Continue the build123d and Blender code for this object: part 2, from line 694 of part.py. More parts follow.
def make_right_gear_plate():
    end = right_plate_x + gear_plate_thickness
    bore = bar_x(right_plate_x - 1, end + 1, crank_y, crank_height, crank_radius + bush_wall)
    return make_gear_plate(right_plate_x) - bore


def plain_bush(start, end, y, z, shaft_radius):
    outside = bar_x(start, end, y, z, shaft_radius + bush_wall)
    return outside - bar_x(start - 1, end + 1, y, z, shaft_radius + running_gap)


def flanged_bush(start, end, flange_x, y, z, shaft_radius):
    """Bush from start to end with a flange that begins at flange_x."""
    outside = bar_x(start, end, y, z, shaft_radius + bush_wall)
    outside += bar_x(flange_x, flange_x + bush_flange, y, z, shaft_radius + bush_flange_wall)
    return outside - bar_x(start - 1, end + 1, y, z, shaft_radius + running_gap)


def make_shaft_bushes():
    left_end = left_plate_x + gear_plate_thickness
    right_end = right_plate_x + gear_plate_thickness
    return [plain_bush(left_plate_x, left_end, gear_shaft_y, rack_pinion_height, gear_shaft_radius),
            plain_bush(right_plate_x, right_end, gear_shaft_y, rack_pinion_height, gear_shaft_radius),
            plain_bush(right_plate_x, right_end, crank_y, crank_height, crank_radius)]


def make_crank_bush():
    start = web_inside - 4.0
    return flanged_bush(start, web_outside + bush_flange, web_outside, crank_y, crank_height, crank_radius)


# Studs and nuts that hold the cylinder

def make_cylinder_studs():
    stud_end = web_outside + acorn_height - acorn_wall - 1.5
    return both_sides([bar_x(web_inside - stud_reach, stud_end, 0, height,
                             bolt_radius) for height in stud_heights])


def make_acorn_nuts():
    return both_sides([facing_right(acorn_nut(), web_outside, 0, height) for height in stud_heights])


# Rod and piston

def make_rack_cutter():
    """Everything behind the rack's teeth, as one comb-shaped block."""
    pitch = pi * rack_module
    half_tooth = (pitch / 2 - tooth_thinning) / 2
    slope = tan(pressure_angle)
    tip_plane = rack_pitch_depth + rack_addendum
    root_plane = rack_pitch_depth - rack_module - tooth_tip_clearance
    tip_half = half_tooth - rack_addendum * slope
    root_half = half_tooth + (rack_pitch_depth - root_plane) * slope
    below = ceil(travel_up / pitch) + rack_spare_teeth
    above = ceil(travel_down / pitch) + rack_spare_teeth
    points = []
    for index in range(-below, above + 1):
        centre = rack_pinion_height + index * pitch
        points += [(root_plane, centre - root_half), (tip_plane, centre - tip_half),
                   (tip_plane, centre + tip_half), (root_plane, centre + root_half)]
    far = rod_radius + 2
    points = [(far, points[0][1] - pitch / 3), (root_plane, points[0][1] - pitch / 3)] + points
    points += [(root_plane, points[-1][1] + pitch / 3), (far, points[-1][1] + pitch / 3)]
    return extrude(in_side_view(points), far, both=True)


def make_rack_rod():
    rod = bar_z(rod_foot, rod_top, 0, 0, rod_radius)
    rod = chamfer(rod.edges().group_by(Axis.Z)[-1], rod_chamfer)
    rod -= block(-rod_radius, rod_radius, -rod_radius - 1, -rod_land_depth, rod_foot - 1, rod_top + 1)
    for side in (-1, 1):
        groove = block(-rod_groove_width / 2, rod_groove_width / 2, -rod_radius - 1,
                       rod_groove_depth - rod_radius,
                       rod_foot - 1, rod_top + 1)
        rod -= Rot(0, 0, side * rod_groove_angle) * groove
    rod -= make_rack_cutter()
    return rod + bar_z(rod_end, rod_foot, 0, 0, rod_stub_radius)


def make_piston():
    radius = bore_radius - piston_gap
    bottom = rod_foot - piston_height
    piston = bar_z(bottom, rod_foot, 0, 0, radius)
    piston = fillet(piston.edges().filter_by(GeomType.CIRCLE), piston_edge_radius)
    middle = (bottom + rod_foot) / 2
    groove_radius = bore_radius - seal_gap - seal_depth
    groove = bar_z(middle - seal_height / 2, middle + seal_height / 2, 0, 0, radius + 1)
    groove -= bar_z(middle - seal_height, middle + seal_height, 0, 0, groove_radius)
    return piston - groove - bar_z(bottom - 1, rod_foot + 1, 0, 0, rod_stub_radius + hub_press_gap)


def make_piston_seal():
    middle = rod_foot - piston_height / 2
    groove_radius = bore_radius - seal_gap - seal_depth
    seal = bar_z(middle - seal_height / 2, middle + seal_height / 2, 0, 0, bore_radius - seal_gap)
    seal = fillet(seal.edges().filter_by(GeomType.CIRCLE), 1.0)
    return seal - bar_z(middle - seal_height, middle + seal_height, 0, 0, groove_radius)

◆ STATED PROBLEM
Extract each line of the listing above, copying it word for word.

◆ WORKED SOLUTION
Continue the build123d and Blender code for this object: part 2, from line 694 of part.py. More parts follow.
def make_right_gear_plate():
    end = right_plate_x + gear_plate_thickness
    bore = bar_x(right_plate_x - 1, end + 1, crank_y, crank_height, crank_radius + bush_wall)
    return make_gear_plate(right_plate_x) - bore


def plain_bush(start, end, y, z, shaft_radius):
    outside = bar_x(start, end, y, z, shaft_radius + bush_wall)
    return outside - bar_x(start - 1, end + 1, y, z, shaft_radius + running_gap)


def flanged_bush(start, end, flange_x, y, z, shaft_radius):
    """Bush from start to end with a flange that begins at flange_x."""
    outside = bar_x(start, end, y, z, shaft_radius + bush_wall)
    outside += bar_x(flange_x, flange_x + bush_flange, y, z, shaft_radius + bush_flange_wall)
    return outside - bar_x(start - 1, end + 1, y, z, shaft_radius + running_gap)


def make_shaft_bushes():
    left_end = left_plate_x + gear_plate_thickness
    right_end = right_plate_x + gear_plate_thickness
    return [plain_bush(left_plate_x, left_end, gear_shaft_y, rack_pinion_height, gear_shaft_radius),
            plain_bush(right_plate_x, right_end, gear_shaft_y, rack_pinion_height, gear_shaft_radius),
            plain_bush(right_plate_x, right_end, crank_y, crank_height, crank_radius)]


def make_crank_bush():
    start = web_inside - 4.0
    return flanged_bush(start, web_outside + bush_flange, web_outside, crank_y, crank_height, crank_radius)


# Studs and nuts that hold the cylinder

def make_cylinder_studs():
    stud_end = web_outside + acorn_height - acorn_wall - 1.5
    return both_sides([bar_x(web_inside - stud_reach, stud_end, 0, height,
                             bolt_radius) for height in stud_heights])


def make_acorn_nuts():
    return both_sides([facing_right(acorn_nut(), web_outside, 0, height) for height in stud_heights])


# Rod and piston

def make_rack_cutter():
    """Everything behind the rack's teeth, as one comb-shaped block."""
    pitch = pi * rack_module
    half_tooth = (pitch / 2 - tooth_thinning) / 2
    slope = tan(pressure_angle)
    tip_plane = rack_pitch_depth + rack_addendum
    root_plane = rack_pitch_depth - rack_module - tooth_tip_clearance
    tip_half = half_tooth - rack_addendum * slope
    root_half = half_tooth + (rack_pitch_depth - root_plane) * slope
    below = ceil(travel_up / pitch) + rack_spare_teeth
    above = ceil(travel_down / pitch) + rack_spare_teeth
    points = []
    for index in range(-below, above + 1):
        centre = rack_pinion_height + index * pitch
        points += [(root_plane, centre - root_half), (tip_plane, centre - tip_half),
                   (tip_plane, centre + tip_half), (root_plane, centre + root_half)]
    far = rod_radius + 2
    points = [(far, points[0][1] - pitch / 3), (root_plane, points[0][1] - pitch / 3)] + points
    points += [(root_plane, points[-1][1] + pitch / 3), (far, points[-1][1] + pitch / 3)]
    return extrude(in_side_view(points), far, both=True)


def make_rack_rod():
    rod = bar_z(rod_foot, rod_top, 0, 0, rod_radius)
    rod = chamfer(rod.edges().group_by(Axis.Z)[-1], rod_chamfer)
    rod -= block(-rod_radius, rod_radius, -rod_radius - 1, -rod_land_depth, rod_foot - 1, rod_top + 1)
    for side in (-1, 1):
        groove = block(-rod_groove_width / 2, rod_groove_width / 2, -rod_radius - 1,
                       rod_groove_depth - rod_radius,
                       rod_foot - 1, rod_top + 1)
        rod -= Rot(0, 0, side * rod_groove_angle) * groove
    rod -= make_rack_cutter()
    return rod + bar_z(rod_end, rod_foot, 0, 0, rod_stub_radius)


def make_piston():
    radius = bore_radius - piston_gap
    bottom = rod_foot - piston_height
    piston = bar_z(bottom, rod_foot, 0, 0, radius)
    piston = fillet(piston.edges().filter_by(GeomType.CIRCLE), piston_edge_radius)
    middle = (bottom + rod_foot) / 2
    groove_radius = bore_radius - seal_gap - seal_depth
    groove = bar_z(middle - seal_height / 2, middle + seal_height / 2, 0, 0, radius + 1)
    groove -= bar_z(middle - seal_height, middle + seal_height, 0, 0, groove_radius)
    return piston - groove - bar_z(bottom - 1, rod_foot + 1, 0, 0, rod_stub_radius + hub_press_gap)


def make_piston_seal():
    middle = rod_foot - piston_height / 2
    groove_radius = bore_radius - seal_gap - seal_depth
    seal = bar_z(middle - seal_height / 2, middle + seal_height / 2, 0, 0, bore_radius - seal_gap)
    seal = fillet(seal.edges().filter_by(GeomType.CIRCLE), 1.0)
    return seal - bar_z(middle - seal_height, middle + seal_height, 0, 0, groove_radius)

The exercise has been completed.